Indian grammarians knew of linguistic variation: in Pāṇini's Aṣṭādhyāyī we already find rules to describe Vedic usages, marginal and preferred usages, even regionally restricted usages. Still, this awareness conflicts with a likewise deeply rooted belief in the intrinsic inalterability of language that Dehspande calls the ‘theology of Eternal Sanskrit’. This leads, as far as Pāṇini is concerned, to a description of Sanskrit language as a panchronistic flatland, i.e. as a totality which includes “all known diachronic and synchronic facts of Sanskrit” (Deshpande 1985: 124).

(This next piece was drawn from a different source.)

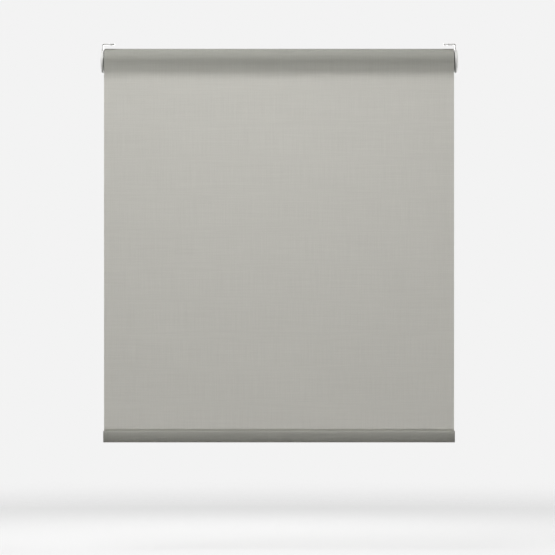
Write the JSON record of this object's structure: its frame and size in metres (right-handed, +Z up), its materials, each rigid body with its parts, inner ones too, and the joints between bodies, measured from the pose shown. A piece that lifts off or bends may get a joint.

Pāṇinian grammar is based on a common set of rules which represents all the shared facts of Sanskrit, including what we would consider Vedic facts, as long as they are not exclusively Vedic. Of course Pāṇini and his commentators distinguish restricted domains inside this totality; these are generally accounted for in rules limited by what later commentators call ‘a locative of domain’ (viṣayasaptamī), i.e. rules which apply exclusively in the domain of mantras (mantre), in the domain of the Vedic hymns (chandasi), in the domain of ordinary language (bhāṣāyām) and so on. Nevertheless these domains are not identified—through historical, regional or social criteria—as different linguistic systems, but simply as sub-sets of rules deviating from the set of common rules. Already Renou pointed out that “the chandas […] do not represent in any way a state of language as distinct from the normal; it is, in the interior of a common language, a fringe of archaism or ‘diversities’ which, for some reason or other mark the margin of the system” (Renou 1941: 248-249).